When asked last year about a man who brazenly walked into the Manteca Food-4-Less store, grabbed perhaps $50 or so in prepackaged meat, and walked out the door without stopping to pay at a checkout — there were no self-checkouts at the time — store staff explained they had been instructed by management not to intercede.

Remember, as invested owners in the store after a set period of time, the man was stealing from them and not some nondescript Wall Street corporation.

The reason for the directive was simple.

Previous efforts to stop theft resulted in employees being physically threatened.

It may disturb the 120 merry lawmakers to know, but many of those who commit or threaten violence in such situations — at least in the Valley — are from the ranks of homeless or organized theft crews.

Old-school shoplifting — however you want to define it — never had or has such a high prevalence of violence tied to it.

The change is how segments of Proposition 47 created the unintended consequence of creating a class of thieves that rarely face consequences.

Unless, of course, they get greedy and steal goods worth more than $950 at one time, flee law enforcement that orders them to stop, or commit battery or worse.

Food-4-Less is not alone in its stand down orders.

The most recent case was at the CVS store in Tracy where a cashier — after a customer she was ringing up pointed out that a man was dashing out the store with stolen goods — glanced up, acknowledged that she saw him, and added the store policy is to let them go.

That policy is rooted in the fact management doesn’t want to put employee safety in jeopardy, the police aren’t going to respond unless it was over $950, and if a confrontation takes place the store’s workmen’s compensation and insurance rates would go throw the roof if things went south in a bad way.

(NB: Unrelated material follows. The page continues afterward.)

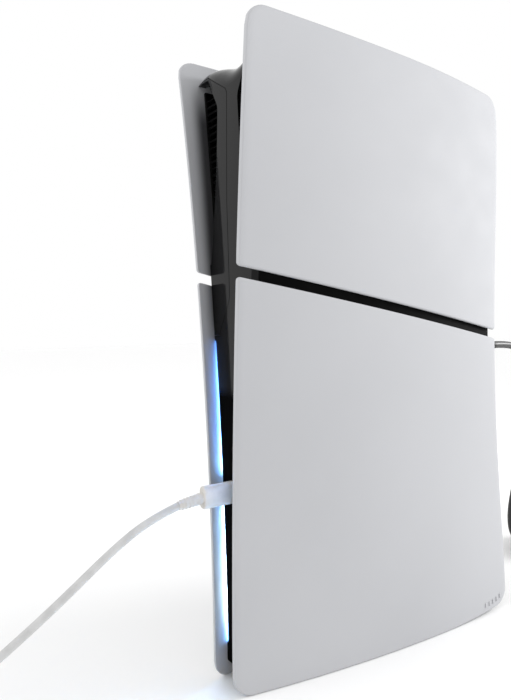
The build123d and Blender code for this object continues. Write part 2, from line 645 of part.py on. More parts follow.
# ---------------------------------------------------------------- cords and their plugs
def cord_tube(name, points, diameter):
    """Tube along straight runs that tangent arcs join, each arc as large as its two runs allow."""
    runs = [Vector(*b) - Vector(*a) for a, b in zip(points, points[1:])]
    radii = []
    for before, after in zip(runs, runs[1:]):
        half_turn = radians(before.get_angle(after)) / 2
        radii.append(0.45 * min(before.length, after.length) / tan(half_turn))
    path = FilletPolyline(*points, radius=radii)
    start = Plane(origin=path @ 0, z_dir=path % 0)
    tube = sweep(start * Circle(diameter / 2), path=path)
    expected = pi * diameter ** 2 / 4 * path.length
    print(name, "radii", [round(radius) for radius in radii], "runs", [round(run.length) for run in runs])
    print(name, "length", round(path.length, 1), "volume", round(tube.volume), "expected", round(expected))
    return tube


def coil(x, y, mean_radius, width, height, diameter):
    """Outer shape of a wound and tied cord that lies on the floor."""
    section = Pos(mean_radius, height / 2) * RectangleRounded(width, height, diameter / 2 - 0.1)
    return Pos(x, y, 0) * revolve(Plane.XZ * section, Axis.Z)


def usb_plug_body(y, z):
    """Overmould of a small round-ended plug that stands on edge, between two ends in Y."""
    body = slab_y(Pos(0, z) * RectangleRounded(6.5, 12.4, 2.9), y)
    rear_edges = body.faces().sort_by(Axis.Y)[0].edges()
    return fillet(rear_edges, 1.2)


def ribbed_relief(length, wide, narrow, ribs):
    """Tapered strain relief along +Z with raised ribs, starting on the origin."""
    relief = Pos(0, 0, length / 2) * Cone(wide, narrow, length)
    pitch = length / (ribs + 1)
    for i in range(ribs):
        rib = wide + (narrow - wide) * (i + 1) / (ribs + 1) + 0.35
        relief += Pos(0, 0, pitch * (i + 1)) * Cylinder(rib, pitch * 0.45)
    return relief


def aimed(shape, start, end):
    """Shape made along +Z from the origin, turned to run from start towards end."""
    return Plane(origin=start, z_dir=Vector(*end) - Vector(*start)) * shape


PLUG_Z = USB_PORT_Z[0]
PLUG_Y = (-117.5, BODY_FRONT - 1.5)
USB_ROUTE = (
    (0, -131.5, 108.6), (0.1, -146, 104.9), (0.4, -165, 95.4), (0.3, -198, 71.4), (-0.6, -232, 49.4),
    (-3.5, -266, 29.3), (-7.5, -294, 13.6), (-11, -315, 3.6), (-12.2, -331, 2.05), (-12, -343, 2.05),
)
pieces["usb_plug"] = usb_plug_body(PLUG_Y, PLUG_Z)
pieces["usb_plug_shell"] = usb_c_shell(PLUG_Z, (PLUG_Y[1], PLUG_Y[1] + USB_C_REACH), USB_C_SHELL, USB_C_WALL)
relief_start = (0, PLUG_Y[0] + 0.4, PLUG_Z)
relief_length = (Vector(*USB_ROUTE[0]) - Vector(*relief_start)).length
usb_relief = ribbed_relief(relief_length, *USB_RELIEF_RADII, 6)
pieces["usb_strain_relief"] = aimed(usb_relief, relief_start, USB_ROUTE[0])
pieces["usb_cord"] = cord_tube("usb_cord", USB_ROUTE, USB_CORD_D)
USB_COIL_X = 10.0
USB_COIL_Y = -345.0
USB_COIL_RADIUS = 22.0
USB_COIL_SIZE = 3 * USB_CORD_D
usb_coil = coil(USB_COIL_X, USB_COIL_Y, USB_COIL_RADIUS, USB_COIL_SIZE, USB_COIL_SIZE, USB_CORD_D)
pieces["usb_cord_coil"] = usb_coil
far_body = usb_plug_body((-19, 0), 0)
far_body += usb_c_shell(0, (0, USB_C_REACH), USB_C_SHELL, USB_C_WALL)
far_body += aimed(ribbed_relief(14, *USB_RELIEF_RADII, 6), (0, -18.6, 0), (0, -40, 0))
far_plug_z = USB_COIL_SIZE + 3.25
pieces["usb_far_plug"] = Pos(-6, -360.5, far_plug_z) * Rot(0, 0, 180) * Rot(0, 90, 0) * far_body

LAN_PLUG_Y = (PORT_FACE - 17.0, PORT_FACE + 5.5)
BOOT_END = 142.0
LAN_ROUTE = (
    (0, BOOT_END, 184.5), (0.1, 160, 184.6), (-1, 180, 180), (-3, 194, 164), (-5, 199, 141), (-8, 199.5, 112),
    (-12, 198, 84), (-17, 197, 58), (-21, 198, 38), (-24, 203, 21), (-26.5, 213, 9.5), (-27.3, 227, 3.5),
    (-27.2, 241, 2.8),
)


def lan_plug(y, z):
    """Eight-way plug with its latch, between two ends in Y and centred on z."""
    body = block((-4.0, 4.0), y, (z - 5.85, z + 5.85))
    for i in range(8):
        contact_z = z - 3.57 + 1.02 * i
        body -= block((3.2, 5), (y[0] - 1, y[0] + 6), (contact_z - 0.25, contact_z + 0.25))
    latch = block((-5.2, -4.0), (y[0] + 1, y[0] + 14), (z - 1.6, z + 1.6))
    return body + latch


def lan_boot(y, z):
    """Rubber boot that tapers from the plug to the cord."""
    waist_y = y[0] + 22
    start_plane = Plane(origin=(0, y[0], z), x_dir=(1, 0, 0), z_dir=(0, 1, 0))
    waist_plane = Plane(origin=(0, waist_y, z), x_dir=(1, 0, 0), z_dir=(0, 1, 0))
    start = start_plane * RectangleRounded(8.8, 12.0, 1.5)
    waist = waist_plane * RectangleRounded(8.2, 9.6, 2.5)
    boot = loft([start, waist], ruled=True)
    relief = ribbed_relief(y[1] - waist_y, 4.0, 3.1, 6)
    return boot + aimed(relief, (0, waist_y, z), (0, y[1] + 1, z))


pieces["network_plug"] = lan_plug(LAN_PLUG_Y, LAN_Z)
pieces["network_boot"] = lan_boot((LAN_PLUG_Y[1], BOOT_END), LAN_Z)
pieces["network_cord"] = cord_tube("network_cord", LAN_ROUTE, LAN_CORD_D)
LAN_COIL_X = 1.5
LAN_COIL_Y = 240.0
LAN_COIL_RADIUS = 28.5
LAN_COIL_SIZE = 3 * LAN_CORD_D
lan_coil = coil(LAN_COIL_X, LAN_COIL_Y, LAN_COIL_RADIUS, LAN_COIL_SIZE, LAN_COIL_SIZE, LAN_CORD_D)
pieces["network_cord_coil"] = lan_coil
far_lan = lan_plug((0, 21.5), 0) + lan_boot((21.5, 62), 0)
pieces["network_far_plug"] = Pos(-18, 272, LAN_COIL_SIZE + 4.4) * Rot(0, 0, 180) * Rot(0, 90, 0) * far_lan

for name, shape in pieces.items():
    export_step(shape, f"parts/{name}.step")
print(len(pieces), "nodes")
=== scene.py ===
"""Looks of the upright game console: covers, gloss front, glow, plugs and cords, in a plain studio."""

import bpy
import bmesh
import json
import math
from mathutils import Matrix, Vector


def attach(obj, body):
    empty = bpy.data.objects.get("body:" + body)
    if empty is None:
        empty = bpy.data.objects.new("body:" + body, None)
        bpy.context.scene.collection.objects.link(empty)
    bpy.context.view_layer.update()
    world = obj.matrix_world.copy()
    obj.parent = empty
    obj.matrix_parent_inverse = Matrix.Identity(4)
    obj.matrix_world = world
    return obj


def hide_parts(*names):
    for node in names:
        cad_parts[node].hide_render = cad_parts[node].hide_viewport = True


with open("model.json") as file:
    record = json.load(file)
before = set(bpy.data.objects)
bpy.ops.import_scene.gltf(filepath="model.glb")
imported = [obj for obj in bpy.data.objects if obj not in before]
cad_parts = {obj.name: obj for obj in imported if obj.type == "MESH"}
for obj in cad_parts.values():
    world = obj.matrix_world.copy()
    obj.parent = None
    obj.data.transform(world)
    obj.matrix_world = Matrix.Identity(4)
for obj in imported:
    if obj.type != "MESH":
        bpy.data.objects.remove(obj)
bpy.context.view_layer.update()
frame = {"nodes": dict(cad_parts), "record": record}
MM = 0.001

# ---------------------------------------------------------------- the console's own sizes, in millimetres
HEIGHT = 358.0
DEPTH = 216.0
FRONT = -DEPTH / 2
# bottom, middle and top of the covers: a row each for their front, middle and rear
HALF_WIDTHS = ((11.2, 17.7, 38.5), (28.9, 32.5, 37.5), (33.3, 29.8, 29.5))
COVER_WALL = 2.5
COVER_CORNER = 11.0
STRIPE_CORNER = 2.0
STRIPE_FRONT_Z = 233.8
STRIPE_REAR_Z = 195.0
STRIPE_GAP = 5.7


def blend(low, middle, high, t):
    """Quadratic through three values at t = 0, 0.5 and 1."""
    return low * (1 - t) * (1 - 2 * t) + 4 * middle * t * (1 - t) + high * t * (2 * t - 1)


def half_width(y, z):
    """Half the console's width over the covers at a place on its side."""
    rows = [blend(*row, z / HEIGHT) for row in HALF_WIDTHS]
    return blend(*rows, (y - FRONT) / DEPTH)


# ---------------------------------------------------------------- camera, at the photograph's viewing angle
CAMERA_PLACE = Vector((0.2758, -0.2658, 0.2024))
CAMERA_AZIMUTH = math.radians(56.19)
CAMERA_ELEVATION = math.radians(2.37)
CAMERA_ROLL = math.radians(-0.97)
CAMERA_LENS = 30.12
SENSOR = 36.0


def make_camera():
    """Camera that looks back along its azimuth and elevation, rolled a little."""
    data = bpy.data.cameras.new("camera")
    data.sensor_width = SENSOR
    data.lens = CAMERA_LENS
    data.clip_start = 0.01
    data.clip_end = 20.0
    camera = bpy.data.objects.new("camera", data)
    bpy.context.scene.collection.objects.link(camera)
    level = math.cos(CAMERA_ELEVATION)
    across, along = math.sin(CAMERA_AZIMUTH), math.cos(CAMERA_AZIMUTH)
    back = Vector((across * level, -along * level, math.sin(CAMERA_ELEVATION)))
    right = Vector((0, 0, 1)).cross(back).normalized()
    up = back.cross(right)
    cos_roll, sin_roll = math.cos(CAMERA_ROLL), math.sin(CAMERA_ROLL)
    rolled_right = right * cos_roll + up * sin_roll
    rolled_up = up * cos_roll - right * sin_roll
    turn = Matrix((rolled_right, rolled_up, back)).transposed()
    camera.matrix_world = Matrix.Translation(CAMERA_PLACE) @ turn.to_4x4()
    bpy.context.scene.camera = camera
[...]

Bottom line, when it comes to keeping employees safe the proposed law won’t move the needle one iota.

As for protecting jobs, Amazon et al have discovered the cashier-less model is not good for the bottom line although Smallwood-Cuevas’ concern that someone will try to develop a Buck Rogers futuristic tech that works financially is legitimate.

By why just stop at self-checkout?

Customers self-bagging groceries, pushing carts to their vehicle, and then loading their own purchases into their vehicle kills jobs.

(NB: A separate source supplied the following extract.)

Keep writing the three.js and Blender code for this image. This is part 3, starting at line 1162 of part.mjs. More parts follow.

So do people pumping their own gas.

If killing jobs is a concern, then why doesn’t Smallwood-Cuevas mandate that all of the proverbial genies be put back into the bottle?

After all, there are still places that sell groceries that still have staff bag them.

It’s because they are not state-run operations — think the old Soviet central planning committees that dictated every detail of food production and distribution.

Raley’s has a different business model than Food-4-Less just like Trader Joe’s, Costco, and Save Mart has a different approach than WinCo.

Yet Raley’s, which clearly isn’t the proverbial low price leader, has self-checkouts.

It’s because Raley’s understands the nuances of their targeted customer base and runs their stores accordingly.

Besides, every concern from Target to Walmart are tweaking their self-checkout approach to address losses ranging from items not being scanned on purpose to deliberate acts not to scan them or scanning an item at a lower price point.

Walmart even has stores where one can access scan and go technology for $98 a year membership.

The real question is this: Who is best to determine how a store be staffed and whether you are allowed to self-scan more than 10 items?

Would the correct answer be frontline store management, who must deal daily with variables ranging from theft, spoilage/damage, economic flows and ebbs, and competition to be profitable to support jobs?

Or would it be legislators that turn massive surpluses into mega-deficits, have no competition, and can’t even protect consumers from the likes of PG&E?

I’d trust the folks running Food-4-Less to make decisions on how to run their store than the collective intelligence of the California Legislature.